─── Recorded data ───
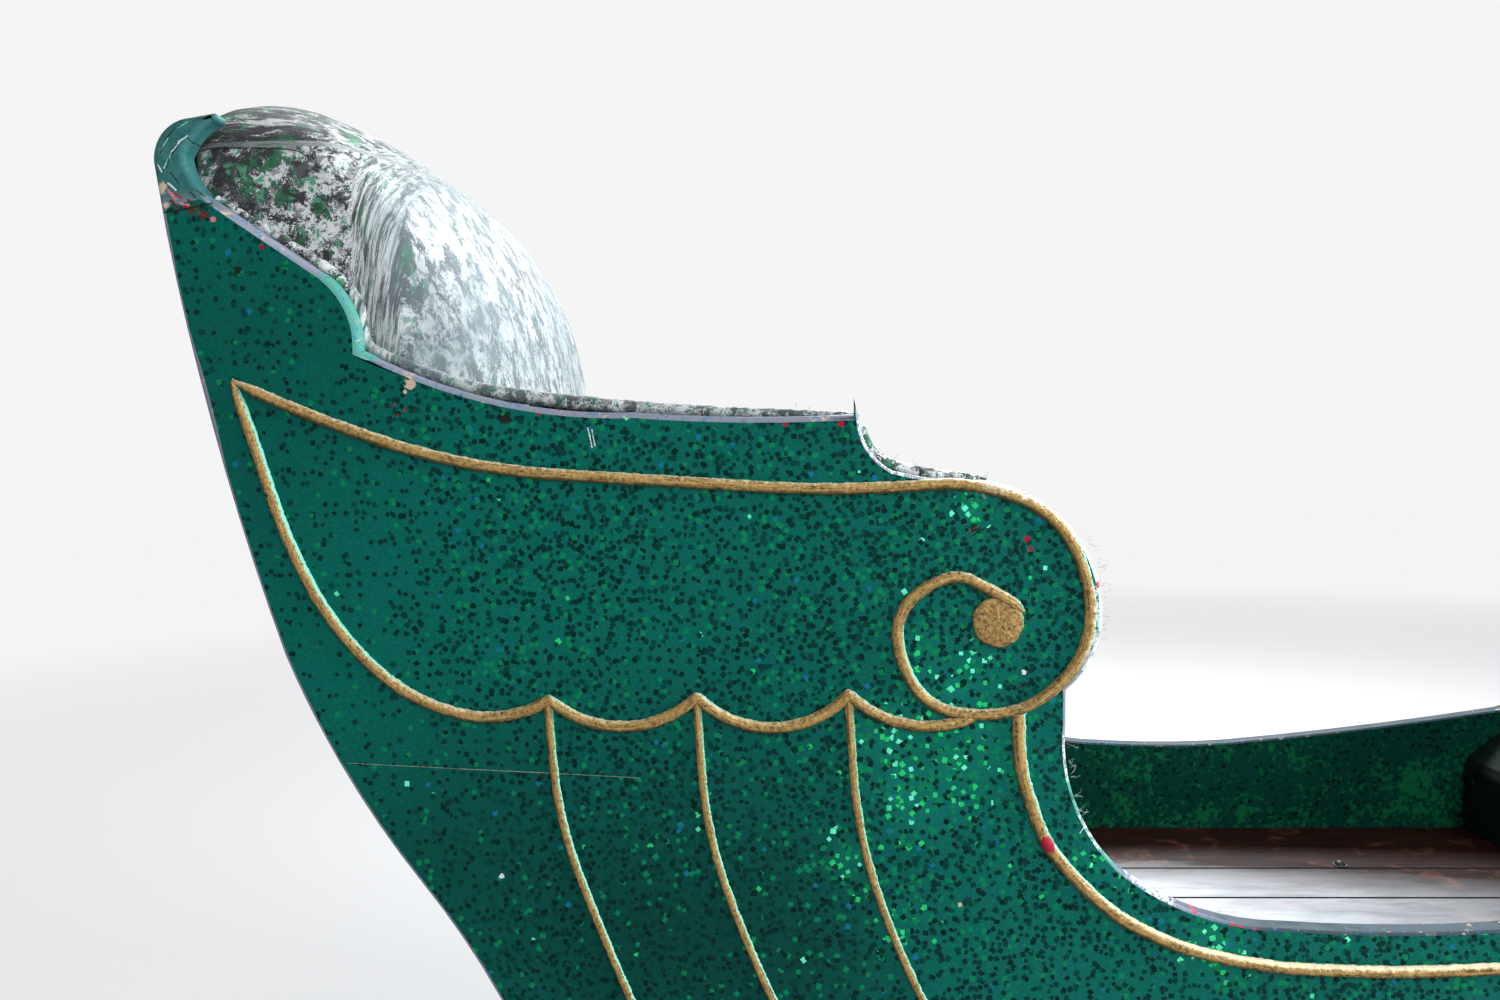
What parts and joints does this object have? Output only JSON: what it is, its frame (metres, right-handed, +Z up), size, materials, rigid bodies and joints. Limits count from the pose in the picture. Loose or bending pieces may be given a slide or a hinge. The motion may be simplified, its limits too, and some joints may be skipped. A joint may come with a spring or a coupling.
{
  "type": "horse drawn sleigh",
  "caption": "Two seat horse drawn sleigh with winged scroll side boards, a padded back, a pair of runners and hinged shafts.",
  "frame": {"origin": "middle of the footprint on the floor, shafts included", "axes": "+X forwards along the sleigh, +Y to its left side, +Z up"},
  "size_m": [4.1754, 0.898, 1.4104],
  "materials": {
    "green_paint": "satin teal green paint with glitter",
    "gilding": "rough gold paint",
    "deck_varnish": "dark red brown gloss varnish",
    "gear_wood": "dark green worn paint",
    "shaft_wood": "varnished ash",
    "iron": "black forged iron",
    "steel": "bright from sliding, rust at its edges",
    "jacquard": "woven jacquard in charcoal, silver and green"
  },
  "bodies": {
    "sleigh": {"side_board_upper_right": "green_paint", "side_board_upper_left": "green_paint", "side_board_lower_right": "green_paint", "side_board_lower_left": "green_paint", "wing_bead_right": "gilding", "wing_bead_left": "gilding", "plume_beads_right": "gilding", "plume_beads_left": "gilding", "back_boards": "green_paint", "crest_board": "green_paint", "dash_boards": "green_paint", "dash_rail": "green_paint", "toe_board": "green_paint", "foot_board": "green_paint", "deck_boards": "deck_varnish", "body_sills": "gear_wood", "seat_board": "gear_wood", "seat_riser": "green_paint", "seat_cleats": "gear_wood", "seat_cushion": "jacquard", "back_cushion": "jacquard", "arm_lining_right": "jacquard", "arm_lining_left": "jacquard", "runner_right": "gear_wood", "runner_left": "gear_wood", "shoe_right": "steel", "shoe_left": "steel", "benches": "gear_wood", "knees_right": "gear_wood", "knees_left": "gear_wood", "braces_right": "iron", "braces_left": "iron", "draw_bar": "gear_wood", "shaft_couplings": "iron"},
    "shafts": {"shaft_right": "shaft_wood", "shaft_left": "shaft_wood", "shaft_irons": "iron", "crossbar": "shaft_wood", "pivot_bolt": "iron"},
    "singletree": {"singletree": "shaft_wood", "trace_hooks": "iron"}
  },
  "joints": [
    {"name": "shaft_hinge", "type": "hinge", "parent": "sleigh", "child": "shafts", "pos_m": [0.04828, 0, 0.25], "axis": [0, -1, 0], "range_deg": [0, 75]},
    {"name": "singletree_swivel", "type": "hinge", "parent": "shafts", "child": "singletree", "pos_m": [0.38135, 0, 0.25883], "axis": [0.1118, 0, 0.9937], "range_deg": [-20, 20]}
  ]
}
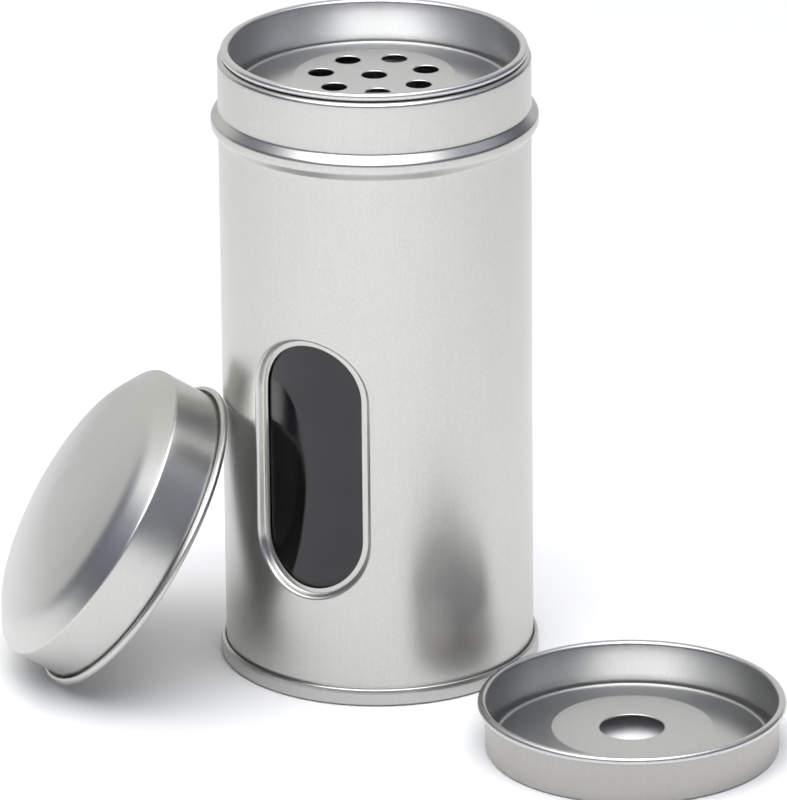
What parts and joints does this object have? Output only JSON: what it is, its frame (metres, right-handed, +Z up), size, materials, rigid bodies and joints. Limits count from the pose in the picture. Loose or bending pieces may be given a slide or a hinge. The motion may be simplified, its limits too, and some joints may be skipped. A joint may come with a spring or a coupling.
{
  "type": "spice tin",
  "caption": "Round upright tinplate spice tin with a slot window, shaker insert, spare pour insert and a domed slip-on lid.",
  "frame": {"origin": "centre of the tin's base seam, on the surface it stands on", "axes": "+Z up along the tin's axis, -Y out of the window; the lid leans at azimuth 217.2 degrees from +X and the loose pour insert lies at -20.0 degrees"},
  "size_m": [0.1497, 0.0846, 0.1135],
  "materials": {
    "tin_body": "satin tinplate",
    "tin_base": "satin tinplate",
    "seam_compound": "matt lining compound",
    "window_plastic": "clear glossy plastic film",
    "window_glue": "glue film",
    "sifter_tin": "satin tinplate",
    "pour_tin": "satin tinplate",
    "lid_tin": "satin tinplate"
  },
  "bodies": {
    "tin": {"body_shell": "tin_body", "base_plate": "tin_base", "base_seam_compound": "seam_compound", "window_pane": "window_plastic", "window_adhesive": "window_glue"},
    "sifter": {"sifter_insert": "sifter_tin"},
    "pour": {"pour_insert": "pour_tin"},
    "lid": {"domed_lid": "lid_tin"}
  },
  "joints": [
    {"name": "sifter_lift", "type": "slide", "parent": "tin", "child": "sifter", "axis": [0, 0, 1], "range_m": [0, 0.03]},
    {"name": "pour_lift", "type": "slide", "parent": "tin", "child": "pour", "axis": [0, 0, 1], "range_m": [0, 0.04]},
    {"name": "lid_lift", "type": "slide", "parent": "tin", "child": "lid", "axis": [-0.6642, -0.5042, 0.5519], "range_m": [0, 0.06]}
  ]
}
───
→ Instructions to follow
Set down the listing in full, keeping every word exactly as it is.

→ Answer for the task
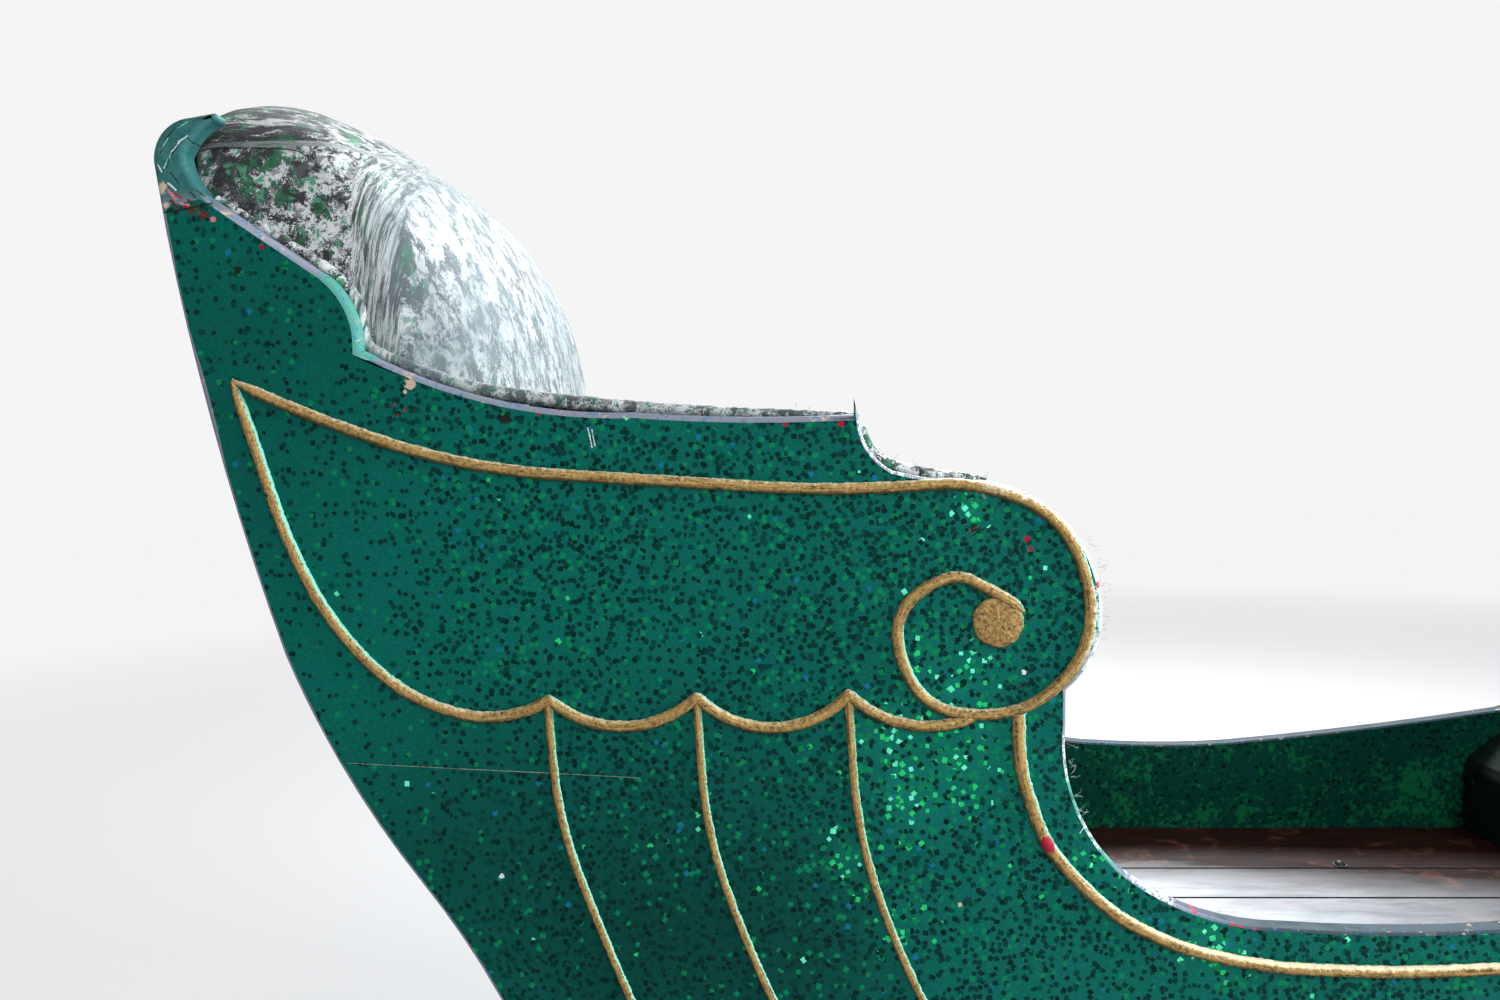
What parts and joints does this object have? Output only JSON: what it is, its frame (metres, right-handed, +Z up), size, materials, rigid bodies and joints. Limits count from the pose in the picture. Loose or bending pieces may be given a slide or a hinge. The motion may be simplified, its limits too, and some joints may be skipped. A joint may come with a spring or a coupling.
{
  "type": "horse drawn sleigh",
  "caption": "Two seat horse drawn sleigh with winged scroll side boards, a padded back, a pair of runners and hinged shafts.",
  "frame": {"origin": "middle of the footprint on the floor, shafts included", "axes": "+X forwards along the sleigh, +Y to its left side, +Z up"},
  "size_m": [4.1754, 0.898, 1.4104],
  "materials": {
    "green_paint": "satin teal green paint with glitter",
    "gilding": "rough gold paint",
    "deck_varnish": "dark red brown gloss varnish",
    "gear_wood": "dark green worn paint",
    "shaft_wood": "varnished ash",
    "iron": "black forged iron",
    "steel": "bright from sliding, rust at its edges",
    "jacquard": "woven jacquard in charcoal, silver and green"
  },
  "bodies": {
    "sleigh": {"side_board_upper_right": "green_paint", "side_board_upper_left": "green_paint", "side_board_lower_right": "green_paint", "side_board_lower_left": "green_paint", "wing_bead_right": "gilding", "wing_bead_left": "gilding", "plume_beads_right": "gilding", "plume_beads_left": "gilding", "back_boards": "green_paint", "crest_board": "green_paint", "dash_boards": "green_paint", "dash_rail": "green_paint", "toe_board": "green_paint", "foot_board": "green_paint", "deck_boards": "deck_varnish", "body_sills": "gear_wood", "seat_board": "gear_wood", "seat_riser": "green_paint", "seat_cleats": "gear_wood", "seat_cushion": "jacquard", "back_cushion": "jacquard", "arm_lining_right": "jacquard", "arm_lining_left": "jacquard", "runner_right": "gear_wood", "runner_left": "gear_wood", "shoe_right": "steel", "shoe_left": "steel", "benches": "gear_wood", "knees_right": "gear_wood", "knees_left": "gear_wood", "braces_right": "iron", "braces_left": "iron", "draw_bar": "gear_wood", "shaft_couplings": "iron"},
    "shafts": {"shaft_right": "shaft_wood", "shaft_left": "shaft_wood", "shaft_irons": "iron", "crossbar": "shaft_wood", "pivot_bolt": "iron"},
    "singletree": {"singletree": "shaft_wood", "trace_hooks": "iron"}
  },
  "joints": [
    {"name": "shaft_hinge", "type": "hinge", "parent": "sleigh", "child": "shafts", "pos_m": [0.04828, 0, 0.25], "axis": [0, -1, 0], "range_deg": [0, 75]},
    {"name": "singletree_swivel", "type": "hinge", "parent": "shafts", "child": "singletree", "pos_m": [0.38135, 0, 0.25883], "axis": [0.1118, 0, 0.9937], "range_deg": [-20, 20]}
  ]
}
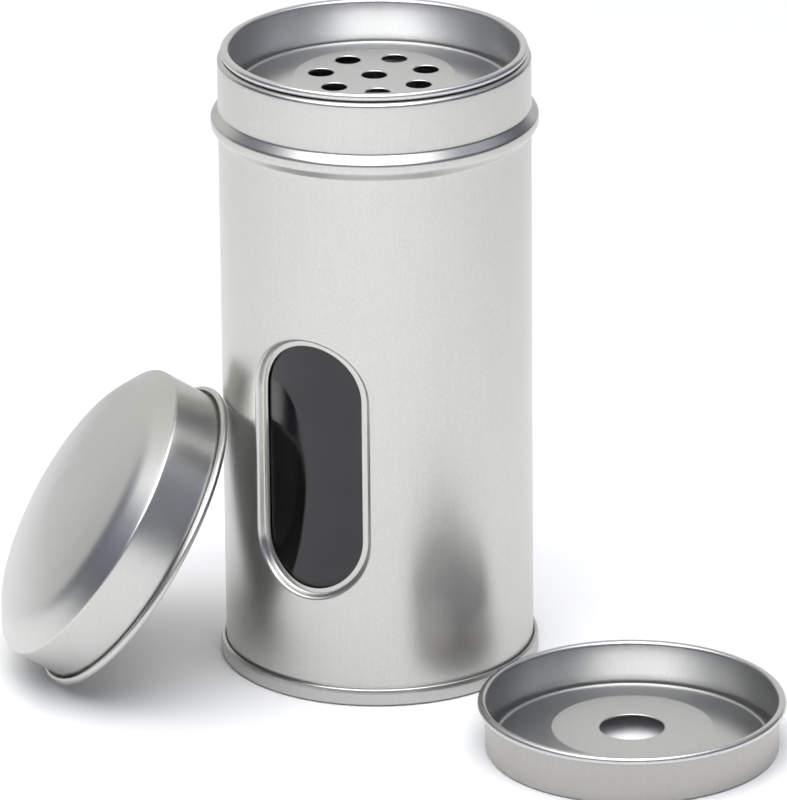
What parts and joints does this object have? Output only JSON: what it is, its frame (metres, right-handed, +Z up), size, materials, rigid bodies and joints. Limits count from the pose in the picture. Loose or bending pieces may be given a slide or a hinge. The motion may be simplified, its limits too, and some joints may be skipped. A joint may come with a spring or a coupling.
{
  "type": "spice tin",
  "caption": "Round upright tinplate spice tin with a slot window, shaker insert, spare pour insert and a domed slip-on lid.",
  "frame": {"origin": "centre of the tin's base seam, on the surface it stands on", "axes": "+Z up along the tin's axis, -Y out of the window; the lid leans at azimuth 217.2 degrees from +X and the loose pour insert lies at -20.0 degrees"},
  "size_m": [0.1497, 0.0846, 0.1135],
  "materials": {
    "tin_body": "satin tinplate",
    "tin_base": "satin tinplate",
    "seam_compound": "matt lining compound",
    "window_plastic": "clear glossy plastic film",
    "window_glue": "glue film",
    "sifter_tin": "satin tinplate",
    "pour_tin": "satin tinplate",
    "lid_tin": "satin tinplate"
  },
  "bodies": {
    "tin": {"body_shell": "tin_body", "base_plate": "tin_base", "base_seam_compound": "seam_compound", "window_pane": "window_plastic", "window_adhesive": "window_glue"},
    "sifter": {"sifter_insert": "sifter_tin"},
    "pour": {"pour_insert": "pour_tin"},
    "lid": {"domed_lid": "lid_tin"}
  },
  "joints": [
    {"name": "sifter_lift", "type": "slide", "parent": "tin", "child": "sifter", "axis": [0, 0, 1], "range_m": [0, 0.03]},
    {"name": "pour_lift", "type": "slide", "parent": "tin", "child": "pour", "axis": [0, 0, 1], "range_m": [0, 0.04]},
    {"name": "lid_lift", "type": "slide", "parent": "tin", "child": "lid", "axis": [-0.6642, -0.5042, 0.5519], "range_m": [0, 0.06]}
  ]
}